Why Walking Into Santiago Felt Complicated
Why Walking Into Santiago Felt Complicated
Walking into Santiago was not as simple as I expected. I thought the final approach would feel like one clean emotion. Joy, maybe. Relief. Triumph. Something bright and easy to name. Instead, it felt layered, like my heart was trying to hold several truths at once.
I was proud. I was tired. I was grateful. I was overwhelmed. I was ready to arrive, and yet a part of me already understood that arrival meant the road was ending.
That is the kind of emotional math nobody fully explains before you walk the Camino de Santiago.
The Ending Starts Before the Cathedral
The end of the Camino begins before you see Santiago. You feel it in the air. You hear it in conversations. People start asking what comes next. Flights, hotels, buses, trains, family, jobs, home, and the regular world begin creeping back into the pilgrim bubble.
That shift can feel strange. For weeks, the day had one main purpose: walk. Suddenly, the mind starts stretching beyond the next village. The future returns with luggage.
I had spent 38 days letting the road simplify life. So when the end drew close, part of me wanted to hold that simplicity a little longer.
Santiago Is a Real City, Not Just a Symbol
After weeks of smaller places, Santiago can feel big, busy, and loud. It is beautiful, yes. It is historic, yes. But it is also a real city with traffic, crowds, shops, restaurants, tourists, students, pilgrims, and people going about their day who are not personally invested in your transformation.
That is humbling in a good way. You arrive changed, but the city does not stop spinning. The cathedral may hold centuries of devotion, but someone nearby is still trying to get to work or find lunch.
For official information, the Pilgrim Reception Office is the best place to understand arrival, certificates, and pilgrim services.

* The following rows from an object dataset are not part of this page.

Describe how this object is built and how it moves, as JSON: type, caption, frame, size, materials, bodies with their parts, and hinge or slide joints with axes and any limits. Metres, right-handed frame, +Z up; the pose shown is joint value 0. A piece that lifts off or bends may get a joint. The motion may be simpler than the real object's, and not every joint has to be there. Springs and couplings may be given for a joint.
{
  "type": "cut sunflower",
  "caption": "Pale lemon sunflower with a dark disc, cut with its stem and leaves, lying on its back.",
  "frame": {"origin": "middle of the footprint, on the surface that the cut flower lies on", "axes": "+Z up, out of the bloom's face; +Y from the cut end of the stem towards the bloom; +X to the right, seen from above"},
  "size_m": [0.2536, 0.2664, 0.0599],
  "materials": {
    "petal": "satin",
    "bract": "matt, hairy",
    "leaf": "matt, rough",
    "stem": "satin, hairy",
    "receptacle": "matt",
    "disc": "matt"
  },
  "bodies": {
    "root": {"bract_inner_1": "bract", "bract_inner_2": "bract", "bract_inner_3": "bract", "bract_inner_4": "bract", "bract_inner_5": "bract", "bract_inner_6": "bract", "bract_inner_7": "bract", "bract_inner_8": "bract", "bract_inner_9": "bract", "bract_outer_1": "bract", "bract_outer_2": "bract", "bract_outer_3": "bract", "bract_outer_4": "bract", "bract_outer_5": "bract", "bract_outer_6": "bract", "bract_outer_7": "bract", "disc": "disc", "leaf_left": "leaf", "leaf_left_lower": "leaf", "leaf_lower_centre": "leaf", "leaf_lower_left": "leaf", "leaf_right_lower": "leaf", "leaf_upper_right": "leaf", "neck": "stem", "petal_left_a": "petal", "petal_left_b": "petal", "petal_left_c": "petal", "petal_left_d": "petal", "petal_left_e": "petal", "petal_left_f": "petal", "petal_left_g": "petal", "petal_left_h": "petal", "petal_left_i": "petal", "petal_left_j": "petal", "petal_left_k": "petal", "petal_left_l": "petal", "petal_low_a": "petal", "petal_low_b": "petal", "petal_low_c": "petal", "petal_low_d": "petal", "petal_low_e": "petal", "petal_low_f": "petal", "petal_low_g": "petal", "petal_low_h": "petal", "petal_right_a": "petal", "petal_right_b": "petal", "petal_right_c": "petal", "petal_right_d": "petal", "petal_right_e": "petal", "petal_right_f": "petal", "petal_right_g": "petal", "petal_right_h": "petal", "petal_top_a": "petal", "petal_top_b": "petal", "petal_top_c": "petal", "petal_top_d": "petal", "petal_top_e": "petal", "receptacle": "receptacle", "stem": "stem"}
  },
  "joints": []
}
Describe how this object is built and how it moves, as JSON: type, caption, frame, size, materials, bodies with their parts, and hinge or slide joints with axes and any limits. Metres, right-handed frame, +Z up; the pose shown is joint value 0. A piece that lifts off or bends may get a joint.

The official Camino de Santiago in Galicia site is also useful for planning the final stretch.
Pride and Grief Walked Together
Reaching Santiago gave me pride. I will never pretend otherwise. I had crossed mountains, learned albergue life, managed discomfort, built friendships, trusted strangers, adjusted my pace, and kept walking when my body had plenty to say.

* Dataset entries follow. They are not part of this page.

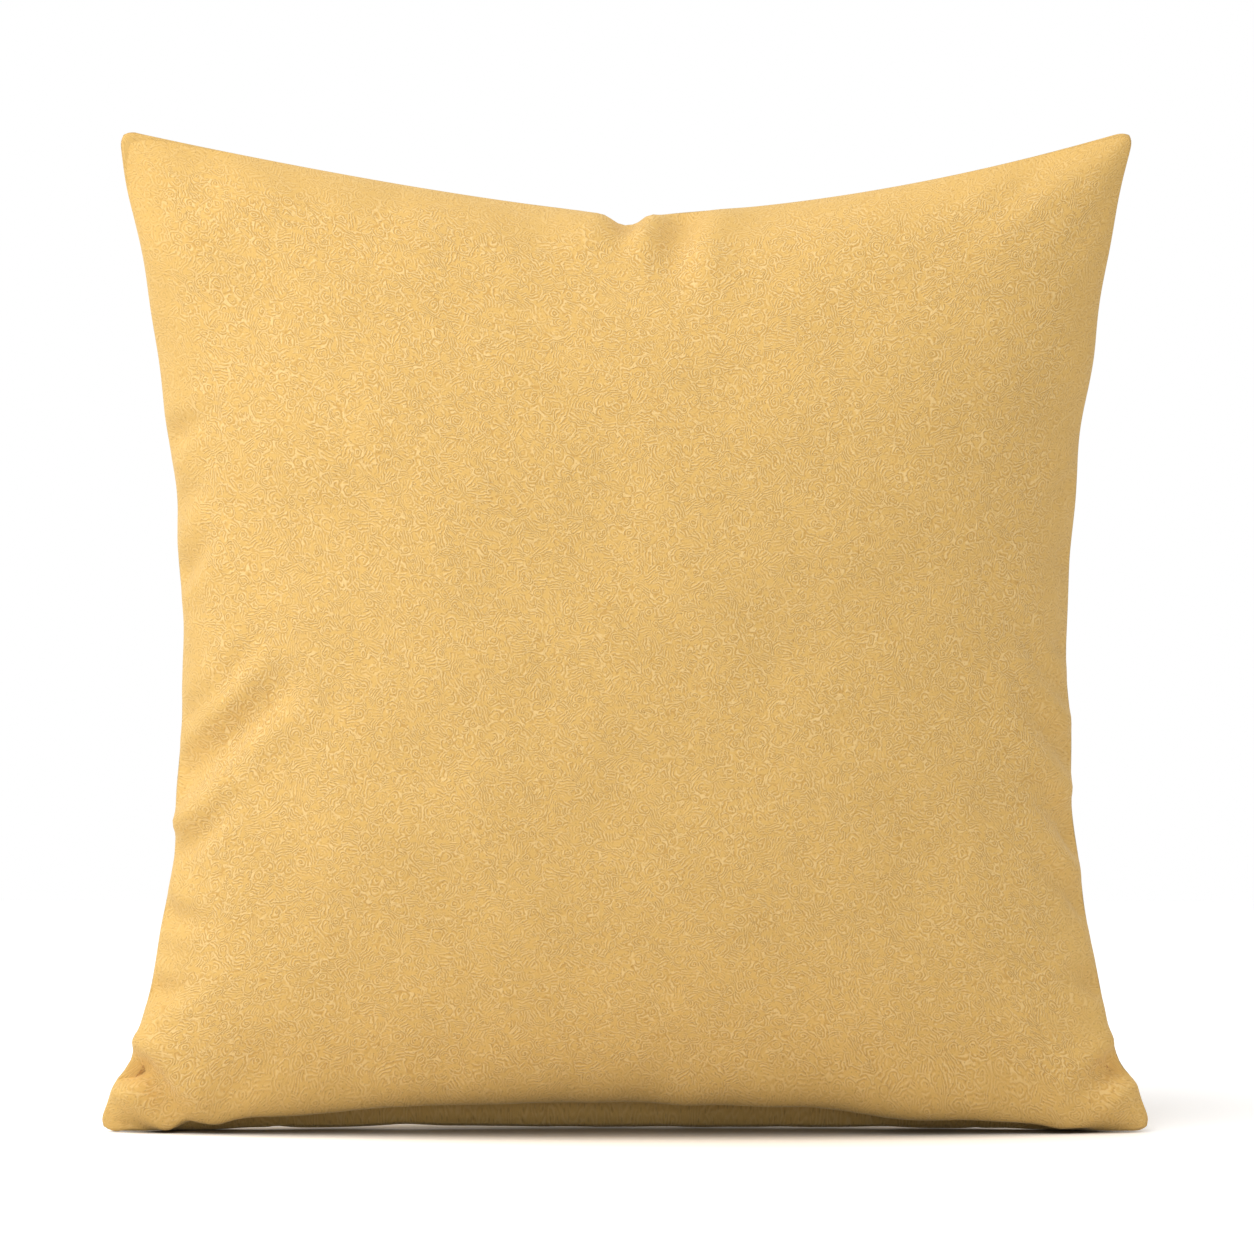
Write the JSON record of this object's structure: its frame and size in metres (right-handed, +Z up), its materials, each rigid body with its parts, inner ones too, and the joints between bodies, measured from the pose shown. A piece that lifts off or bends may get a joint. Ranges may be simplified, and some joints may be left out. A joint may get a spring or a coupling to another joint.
{
  "type": "throw pillow",
  "caption": "Square throw pillow: a soft golden cover with an embossed scrolling line pattern, closed by a hidden zip in its lower edge, over a sewn fibre-filled pad.",
  "frame": {"origin": "on the ground, midway between the two lower corners that the pillow stands on", "axes": "+X along the width, +Z up the height, and the front panel faces -Y"},
  "size_m": [0.4354, 0.165, 0.4184],
  "materials": {
    "cover_cloth": "soft short-pile cloth with fine raised scrolling lines",
    "cover_thread": "matt sewing thread",
    "label_satin": "smooth satin, blank",
    "zip_tape": "tight herringbone tape",
    "zip_teeth": "moulded, semi-matt",
    "zip_metal": "brushed",
    "pad_cloth": "plain non-woven cloth",
    "pad_thread": "matt sewing thread",
    "fibre": "loose polyester fibre"
  },
  "bodies": {
    "pillow": {"cover_front": "cover_cloth", "cover_back": "cover_cloth", "cover_seam_thread": "cover_thread", "cover_overlock": "cover_thread", "care_label": "label_satin", "zip_tape_front": "zip_tape", "zip_tape_back": "zip_tape", "zip_teeth_front": "zip_teeth", "zip_teeth_back": "zip_teeth", "zip_top_stop_front": "zip_metal", "zip_top_stop_back": "zip_metal", "zip_bottom_stop": "zip_metal", "zip_stitch_front": "cover_thread", "zip_stitch_back": "cover_thread", "zip_end_tack_left": "cover_thread", "zip_end_tack_right": "cover_thread", "pad_front_shell": "pad_cloth", "pad_back_shell": "pad_cloth", "pad_seam_thread": "pad_thread", "pad_closing_stitch": "pad_thread", "pad_care_label": "label_satin", "fibre_filling": "fibre"},
    "slider": {"zip_slider": "zip_metal"},
    "pull": {"zip_pull": "zip_metal"}
  },
  "joints": [
    {"name": "zip_slide", "type": "slide", "parent": "pillow", "child": "slider", "axis": [-1, 0, 0], "range_m": [0, 0.27], "deforming": ["zip_teeth_front", "zip_teeth_back"]},
    {"name": "pull_swing", "type": "hinge", "parent": "slider", "child": "pull", "pos_m": [0.134, 0, 0.0105], "axis": [0, -1, 0], "range_deg": [0, 175]}
  ]
}
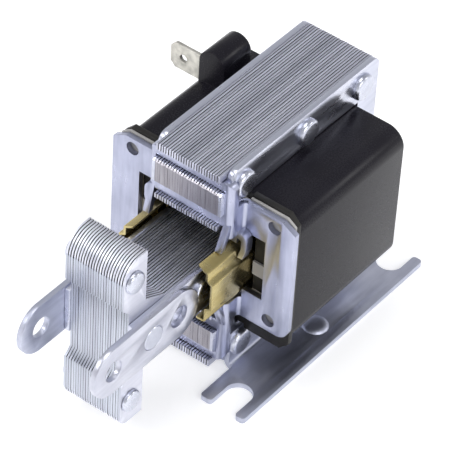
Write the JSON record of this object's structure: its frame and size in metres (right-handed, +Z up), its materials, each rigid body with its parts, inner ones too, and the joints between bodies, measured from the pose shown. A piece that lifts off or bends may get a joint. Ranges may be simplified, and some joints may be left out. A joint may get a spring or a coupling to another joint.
{
  "type": "push pull solenoid",
  "caption": "Laminated box-frame solenoid with a T-shaped sliding plunger, clevis links, brass guides, a coil with quick-connect tabs and slotted feet.",
  "frame": {"origin": "centre of the four foot slots, on the plane that the feet stand on", "axes": "+X along the plunger, out of the frame; +Y to the side without terminals; +Z up from the feet"},
  "size_m": [0.0939, 0.0506, 0.0531],
  "materials": {
    "lamination_steel": "cut edges of electrical steel sheets, thin zinc bloom",
    "zinc_steel": "bright bluish zinc plate",
    "rivet_steel": "zinc plate, set heads",
    "guide_brass": "bare rolled brass",
    "bobbin_plastic": "moulded nylon",
    "winding_copper": "enamelled copper wire",
    "cover_plastic": "satin black moulding",
    "insulation_paper": "grey insulating paper",
    "terminal_tin": "dull tin plate"
  },
  "bodies": {
    "frame": {"frame_stack": "lamination_steel", "side_plate_right": "zinc_steel", "side_plate_left": "zinc_steel", "front_plate": "zinc_steel", "foot_right": "zinc_steel", "foot_left": "zinc_steel", "frame_rivets": "rivet_steel", "guide_right": "guide_brass", "guide_left": "guide_brass", "bobbin": "bobbin_plastic", "coil_winding": "winding_copper", "coil_cover": "cover_plastic", "front_insulator": "insulation_paper", "rear_insulator": "insulation_paper", "terminal_upper": "terminal_tin", "terminal_lower": "terminal_tin"},
    "plunger": {"plunger_stack": "lamination_steel", "side_bar_right": "zinc_steel", "side_bar_left": "zinc_steel", "link_right": "zinc_steel", "link_left": "zinc_steel", "head_rivets": "rivet_steel", "stem_rivets": "rivet_steel", "link_rivet": "rivet_steel"}
  },
  "joints": [
    {"name": "plunger_slide", "type": "slide", "parent": "frame", "child": "plunger", "axis": [-1, 0, 0], "range_m": [0, 0.0203]}
  ]
}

But there was grief too. Not dramatic grief, but a tender ache. The routine that had held me was ending. The moving community was scattering. The thing I had organized my body and spirit around for weeks was becoming a memory in real time.

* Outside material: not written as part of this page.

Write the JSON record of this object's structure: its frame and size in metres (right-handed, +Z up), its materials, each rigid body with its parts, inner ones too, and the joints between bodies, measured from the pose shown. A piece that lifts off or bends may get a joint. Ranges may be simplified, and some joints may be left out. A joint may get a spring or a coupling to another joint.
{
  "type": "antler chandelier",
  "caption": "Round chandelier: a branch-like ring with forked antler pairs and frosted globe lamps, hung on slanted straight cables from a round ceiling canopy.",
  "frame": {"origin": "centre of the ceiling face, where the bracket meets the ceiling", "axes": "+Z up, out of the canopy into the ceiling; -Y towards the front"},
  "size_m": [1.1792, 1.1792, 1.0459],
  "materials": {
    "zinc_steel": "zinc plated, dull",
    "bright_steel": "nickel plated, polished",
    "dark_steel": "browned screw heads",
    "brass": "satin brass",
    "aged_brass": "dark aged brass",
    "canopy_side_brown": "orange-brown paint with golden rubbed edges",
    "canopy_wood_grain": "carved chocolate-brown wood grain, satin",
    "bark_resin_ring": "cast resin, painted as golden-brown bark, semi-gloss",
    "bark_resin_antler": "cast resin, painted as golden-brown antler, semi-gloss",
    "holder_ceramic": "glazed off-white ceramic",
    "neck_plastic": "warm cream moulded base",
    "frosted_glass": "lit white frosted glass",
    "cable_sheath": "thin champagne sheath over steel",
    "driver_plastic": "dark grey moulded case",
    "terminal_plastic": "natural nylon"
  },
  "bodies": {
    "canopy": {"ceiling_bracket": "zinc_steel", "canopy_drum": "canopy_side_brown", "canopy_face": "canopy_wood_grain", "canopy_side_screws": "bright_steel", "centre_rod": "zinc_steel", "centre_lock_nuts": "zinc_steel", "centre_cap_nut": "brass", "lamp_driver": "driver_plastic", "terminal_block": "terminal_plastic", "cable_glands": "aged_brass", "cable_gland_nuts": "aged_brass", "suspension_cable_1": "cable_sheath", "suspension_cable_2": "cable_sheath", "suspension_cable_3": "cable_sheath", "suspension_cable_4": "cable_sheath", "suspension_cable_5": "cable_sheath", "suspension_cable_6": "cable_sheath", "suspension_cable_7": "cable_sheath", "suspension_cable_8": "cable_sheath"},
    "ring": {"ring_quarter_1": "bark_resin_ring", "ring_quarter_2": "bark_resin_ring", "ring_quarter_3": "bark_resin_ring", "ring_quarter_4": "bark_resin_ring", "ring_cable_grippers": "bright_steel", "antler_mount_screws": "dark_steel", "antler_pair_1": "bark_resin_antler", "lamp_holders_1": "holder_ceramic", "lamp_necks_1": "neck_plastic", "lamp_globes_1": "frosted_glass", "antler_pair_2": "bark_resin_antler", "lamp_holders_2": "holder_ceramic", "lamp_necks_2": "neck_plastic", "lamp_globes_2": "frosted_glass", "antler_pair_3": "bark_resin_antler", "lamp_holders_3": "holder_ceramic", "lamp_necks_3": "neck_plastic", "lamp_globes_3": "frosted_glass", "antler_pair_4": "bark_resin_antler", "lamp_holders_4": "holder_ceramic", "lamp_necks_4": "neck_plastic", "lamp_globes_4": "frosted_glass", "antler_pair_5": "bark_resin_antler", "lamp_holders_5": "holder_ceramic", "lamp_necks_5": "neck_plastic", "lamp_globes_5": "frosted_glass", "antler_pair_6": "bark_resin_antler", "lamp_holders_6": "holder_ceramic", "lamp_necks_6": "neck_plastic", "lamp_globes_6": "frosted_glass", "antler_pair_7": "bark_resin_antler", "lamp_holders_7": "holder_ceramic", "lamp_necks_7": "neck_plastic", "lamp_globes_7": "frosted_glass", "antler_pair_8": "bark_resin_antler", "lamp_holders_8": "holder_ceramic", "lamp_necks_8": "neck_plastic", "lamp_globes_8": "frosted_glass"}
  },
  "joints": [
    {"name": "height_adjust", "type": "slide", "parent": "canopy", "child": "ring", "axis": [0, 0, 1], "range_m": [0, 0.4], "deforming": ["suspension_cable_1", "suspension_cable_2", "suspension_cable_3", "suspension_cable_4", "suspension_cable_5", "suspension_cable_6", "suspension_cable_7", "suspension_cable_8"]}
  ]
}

That mixture is why post-Camino blues make so much sense to me now. Sometimes the sadness begins before you even leave Spain.
The Cathedral Could Not Hold the Whole Story
The Cathedral of Santiago de Compostela is powerful. Even as someone who did not walk from a traditional Christian place, I respected the history, devotion, architecture, and sacred weight of that arrival.
Still, no single building could hold what the Camino had done inside me. The transformation lived in the hard mornings, shared tables, cold showers, yellow arrows, villages, kindness, and every time I chose to keep going.
That is why I wrote The Compostela Was Never the Real Prize. The official ending mattered, but the road had been giving me the prize all along.
Arrival Is Not the Same as Completion
Walking into Santiago completed the route. It did not complete the lesson. I am still learning from that road. I am still sorting through what it changed, what it revealed, and what it asked me to carry differently.
If you are planning your own Camino, prepare for the finish emotionally as well as logistically. Give yourself time in Santiago if you can. Book a place to rest. Eat something good. Walk around slowly. Let yourself feel whatever comes.
For budget accommodation around the journey, I recommend Hostelworld. For tours in Santiago or other Spanish cities before or after the walk, use GetYourGuide.
Walking into Santiago was complicated because I had become complicated in the best way. I was not the same woman who started in Saint-Jean-Pied-de-Port. And honestly, that was the whole point.